31-latka z Zabrza poszukiwali policjanci i sądy, wystawiono za nim cztery listy gończe i cztery nakazy doprowadzenia do aresztu. Zgubiły go uczynność i zepsute światło w aucie. Policjanci z Wolsztyna (Wielkopolskie) zatrzymali mężczyznę, gdy podwoził kolegę, któremu samodzielną podróż uniemożliwiał sądowy zakaz.
We wtorek, przed godziną 22 wolsztyńscy policjanci zwrócili uwagę na peugeota z uszkodzonym oświetleniem. Szybko skojarzyli też auto z mieszkańcem Kębłowa (woj. wielkopolskie), który ma sądowy zakaz prowadzenia pojazdów. Postanowili sprawdzić, czy kierowca nie łamie kolejny raz decyzji sądu.
- Jak się okazało mężczyzna był w samochodzie, jednak zajmował miejsce pasażera, a kierującym był jego znajomy. W rozmowie z policjantami wyjaśnił, że w związku z dozorem policyjnym stawił się w Komendzie Powiatowej Policji w Wolsztynie, skąd wraca do domu. Ponieważ sam nie mógł prowadzić pojazdu poprosił o to swego znajomego – relacjonował asp. sztab. Wojciech Adamczyk, rzecznik wolsztyńskiej policji.
Za kierownicą siedział człowiek, który "nie istnieje"
I w tym miejscu ta kontrola mogła się zakończyć. Gdyby nie zdenerwowanie 31-latka, który siedział za kierownicą. Policjanci postanowili, że go wylegitymują. Mężczyzna podał imię i nazwisko, ale stwierdził, że nie ma przy sobie dokumentów. Po sprawdzeniu danych w policyjnych systemach okazało się, że ktoś taki nie istnieje.
- Policjanci poinformowali go, że podając dane niezgodne ze stanem faktycznym, naraża się na odpowiedzialność przewidzianą w kodeksie wykroczeń. Mężczyzna jednak przekonywał, że podaje swoje prawdziwe dane personalne. Funkcjonariusze podejrzewając, że mężczyzna mógł ukryć swoje dokumenty, postanowili sprawdzić wnętrze pojazdu – przekazał Adamczyk.
Dowód osobisty rzeczywiście odnalazł się w aucie. Szybko okazało się, że za kierownicą siedzi 31-latek z Zabrza, który podobnie jak jego kolega ma sądowy zakaz kierowania pojazdami mechanicznymi.
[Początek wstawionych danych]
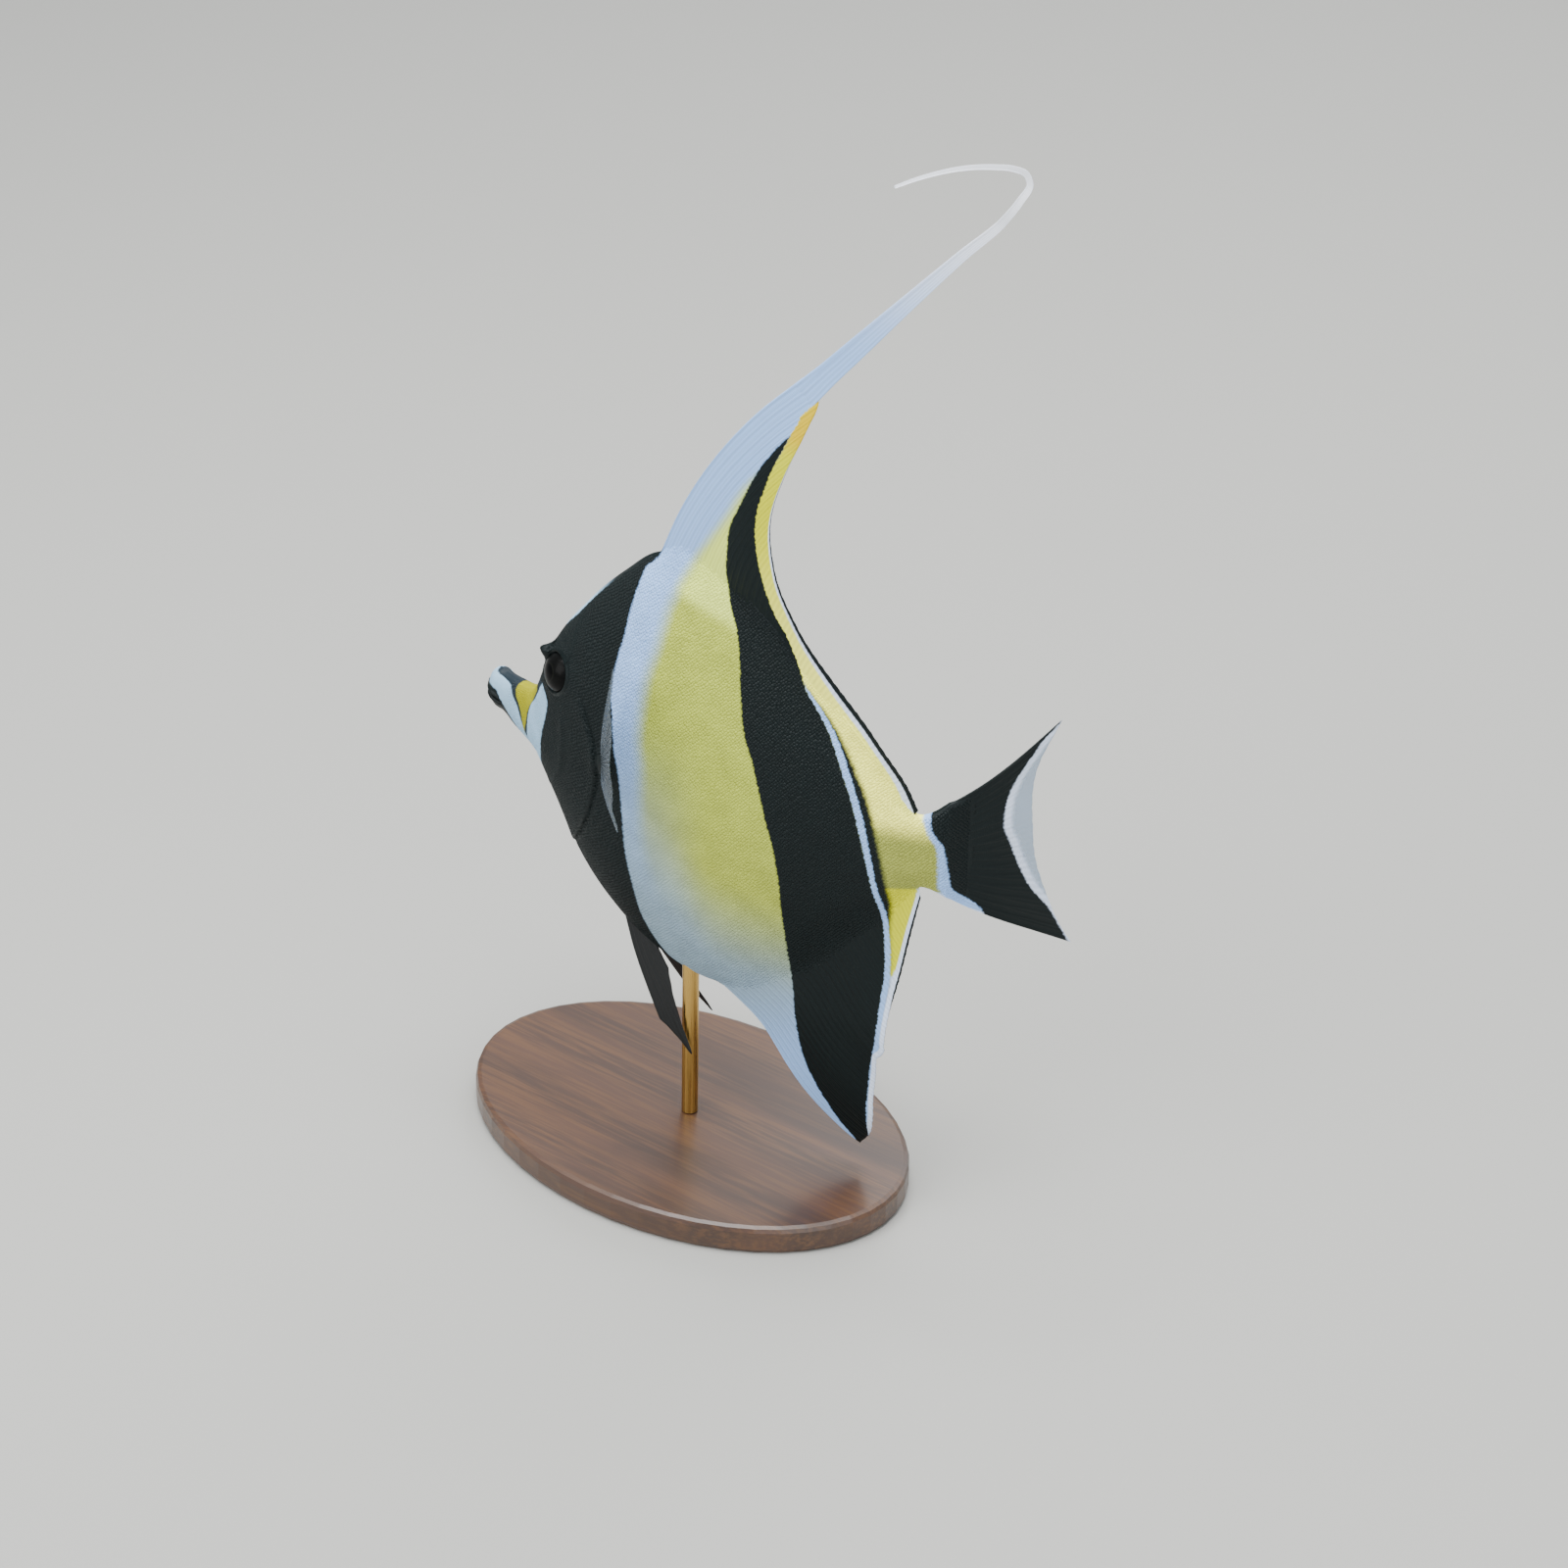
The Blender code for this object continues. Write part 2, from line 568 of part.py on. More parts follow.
def head():
    """Head with lips, mouth line, nostrils, brow horns and rims round the eye sockets."""
    piece = body_piece("head", HEAD_STATIONS)
    added, cut = [], []
    for side in (-1, 1):
        centre, normal = on_skin(EYE_PLACE, side, EYE_RIM_SUNK)
        added.append(ring("eye_rim", centre, normal, EYE_RIM_RADIUS, EYE_RIM))
        foot, normal = on_skin(HORN_PLACE, side, HORN_SUNK)
        added.append(cone("brow_horn", foot, normal + np.array(HORN_WAY), *HORN_RADII, HORN_LENGTH))
        centre, normal = on_skin(EYE_PLACE, side, EYE_SUNK)
        radii = (EYE_RADIUS + SEAM, EYE_RADIUS + SEAM, EYE_DEPTH + SEAM)
        cut.append(ball("eye_socket", centre, normal, radii))
        for x, z, radius in NOSTRILS:
            centre, normal = on_skin((x, z), side)
            cut.append(ball("nostril", centre, normal, (radius, radius, radius * 1.3), 10, 6))
    boolean(piece, added, "UNION")
    depth, front, back, height = MOUTH
    slit = bmesh.new()
    bmesh.ops.create_cube(slit, size=1, matrix=Matrix.Diagonal((depth + 2, 12, height, 1)))
    mesh = bpy.data.meshes.new("mouth_slit")
    slit.to_mesh(mesh)
    slit.free()
    cutter = new_object("mouth_slit", mesh)
    tilt = Matrix.Rotation(math.atan2(front - back, depth), 4, "Y")
    slope = (back - front) / depth
    mesh.transform(Matrix.Translation((depth / 2 - 1, 0, front + slope * (depth / 2 - 1))) @ tilt)
    cut.append(cutter)
    boolean(piece, cut, "DIFFERENCE")
    return [posed(piece)]


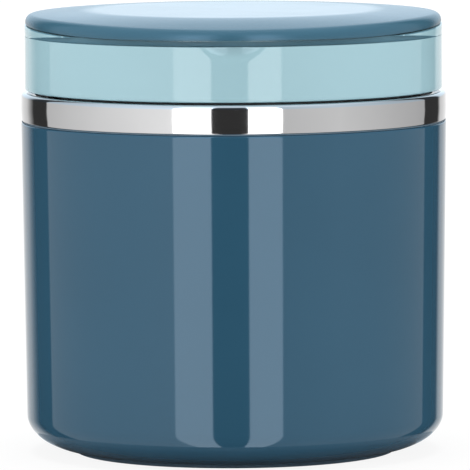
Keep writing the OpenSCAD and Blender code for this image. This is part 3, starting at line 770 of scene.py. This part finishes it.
def make_floor():
    """Matt floor that mostly shows plain white where a camera or glossy ray meets it."""
    bm = bmesh.new()
    bmesh.ops.create_grid(bm, x_segments=8, y_segments=8, size=6)
    floor = new_object("floor", to_mesh("floor", bm))
    m, nodes, links = bare_material("floor")
    matt, glow = nodes.new("ShaderNodeBsdfDiffuse"), nodes.new("ShaderNodeEmission")
    mix = nodes.new("ShaderNodeMixShader")
    matt.inputs["Color"].default_value = (FLOOR_GREY, FLOOR_GREY, FLOOR_GREY, 1)
    glow.inputs["Strength"].default_value = 1.0
    share = nodes.new("ShaderNodeMapRange")
    share.inputs["To Max"].default_value = FLOOR_WHITE
    links.new(light_path_white(nodes, links), share.inputs["Value"])
    links.new(share.outputs["Result"], mix.inputs["Fac"])
    links.new(matt.outputs["BSDF"], mix.inputs[1])
    links.new(glow.outputs["Emission"], mix.inputs[2])
    links.new(mix.outputs["Shader"], nodes["Material Output"].inputs["Surface"])
    floor.data.materials.append(m)
    floor.visible_glossy = False


# What the glossy surfaces show round the jar, as corners (angle from the front, brightness):
# the backdrop, a pale panel on either side, and two bright strips in front. The rest is dark.
DARK, STRIP = 0.045, 3.2
PANELS = [
    (-180, 1.15), (-149, 0.78), (-137, DARK),                      # backdrop, left half
    (-120, DARK), (-119, 0.70), (-32.6, 1.20),                     # left panel
    (-32, STRIP), (-12.2, STRIP), (-11.6, DARK),                   # left strip
    (7.4, DARK), (8, STRIP), (25.3, STRIP),                        # right strip
    (25.9, 0.74), (58, 0.85), (124, 0.56), (124.8, DARK),          # right panel
    (144, DARK), (149, 0.78), (180, 1.15)]                         # backdrop, right half


def panel(azimuth):
    """Brightness of the panels at an angle from the front."""
    for (a, v), (b, w) in zip(PANELS, PANELS[1:]):
        if azimuth <= b:
            return v + (w - v) * (azimuth - a) / (b - a)
    return PANELS[-1][1]


def glossy_only(obj):
    obj.visible_camera = obj.visible_diffuse = False
    obj.visible_shadow = obj.visible_transmission = False


def make_dome():
    """Dome all round the jar, seen by glossy rays only, with the panels painted on its corners."""
    bm = bmesh.new()
    level = bm.loops.layers.float_color.new("level")
    bottom, horizon, top = -70, 8, 35      # elevations: the panels' ends, and where COOL begins
    rows = [-90, -80, bottom, 0, horizon, top, 60, 90]

    def at(azimuth, elevation):
        a, e = math.radians(azimuth), math.radians(elevation)
        return Vector((math.sin(a) * math.cos(e), -math.cos(a) * math.cos(e), math.sin(e))) * DOME_R

    def tone(azimuth, e):
        v = panel(azimuth) if bottom <= e <= top else (1.0 if e > top else 0.03)
        if e < horizon:
            return (v, v, v, 1)
        lift = 1.15 if e == horizon and abs(azimuth) > 140 else 1.0
        return tuple(v * lift * c for c in COOL) + (1,)

    for (start, _), (end, _) in zip(PANELS, PANELS[1:]):
        steps = max(1, round((end - start) / 3))
        sides = [start + (end - start) * k / steps for k in range(steps + 1)]
        for a, b in zip(sides, sides[1:]):
            for low, high in zip(rows, rows[1:]):
                corners = ((a, low), (b, low), (b, high), (a, high))
                face = bm.faces.new([bm.verts.new(at(*p)) for p in corners])
                for loop, (azimuth, e) in zip(face.loops, corners):
                    loop[level] = tone(azimuth, e)

    dome = new_object("dome", to_mesh("dome", bm, smooth=False))
    m, nodes, links = bare_material("dome")
    glow, colour = nodes.new("ShaderNodeEmission"), nodes.new("ShaderNodeVertexColor")
    colour.layer_name = "level"
    links.new(colour.outputs["Color"], glow.inputs["Color"])
    links.new(glow.outputs["Emission"], nodes["Material Output"].inputs["Surface"])
    dome.data.materials.append(m)
    glossy_only(dome)
    dome.location = (0, 0, DOME_Z)


def make_plinth():
    """Dark polished plate under the jar, seen by glossy rays only: it mirrors the panels."""
    bm = bmesh.new()
    bmesh.ops.create_circle(bm, cap_ends=True, segments=128, radius=PLINTH_R * MM)
    plinth = new_object("plinth", to_mesh("plinth", bm, smooth=False))
    plinth.location.z = PLINTH_Z * MM
    dark = material("plinth", (0.36, 0.36, 0.36, 1), 0.1, tint=0.1, rough_spread=0.02)
    plinth.data.materials.append(dark)
    glossy_only(plinth)


make_camera()
make_world()
make_floor()
make_dome()
make_plinth()
overhead((0, 0.05, 1), irradiance=2.3, width=31)
# Four equal soft boxes, one on each side
for side in range(4):
    a = math.radians(90 * side)
    area("box_%d" % side, (2 * math.sin(a), -2 * math.cos(a), 0.5), (0, 0, 0.04),
         size=1.2, size_y=0.9, radiance=3.0)
bpy.context.scene.view_settings.view_transform = "Standard"
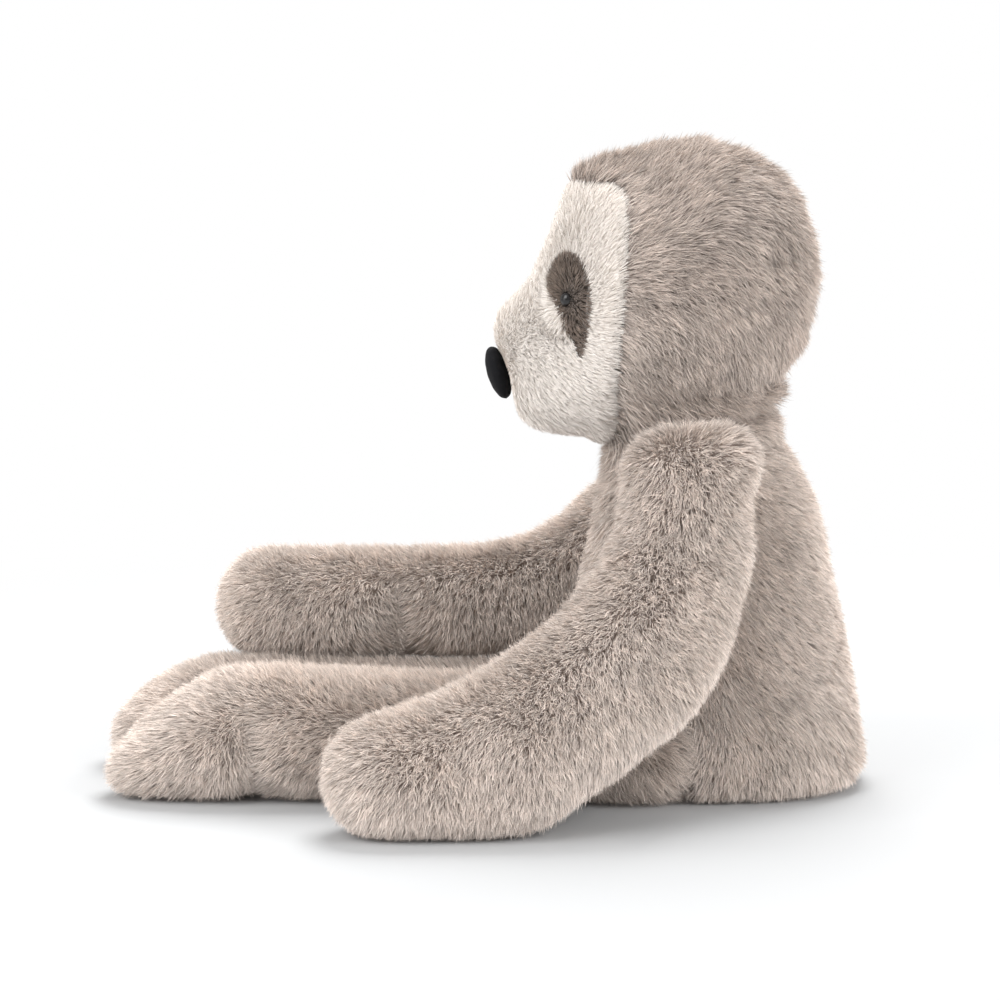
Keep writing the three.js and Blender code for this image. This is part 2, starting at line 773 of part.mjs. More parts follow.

- Dossier mężczyzny okazało się bardzo bogate. Policjanci ustalili, że jest osobą karaną, a chwili obecnej jest poszukiwany przez sądy na podstawie czterech listów gończych oraz dwóch zarządzeń i czterech nakazów doprowadzenia do aresztów śledczych, w związku z popełnionymi wcześniej przestępstwami, m.in. kradzieżą z włamaniem, oszustwem i rozbojem – tłumaczył rzecznik wolsztyńskiej policji.
Kolejna kara pozbawienia wolności
31-latek został zatrzymany oraz doprowadzony do aresztu, skąd 31 stycznia trafił do Sądu Rejonowego w Wolsztynie.
- Tu w postępowaniu przyspieszonym został uznany winnym naruszenia zakazu kierowania pojazdami mechanicznymi, co przełożyło się na kolejną karę pozbawienia wolności oraz obowiązek świadczenia pieniężnego w wysokości 6000 złotych na rzecz Funduszu Pomocy Pokrzywdzonym oraz Pomocy Postpenitencjarnej - dodał Adamczyk.
Jeszcze tego samego dnia mężczyznę doprowadzono do miejsca, gdzie odbędzie karę w związku z nowym wyrokiem oraz tymi wcześniej wydanymi.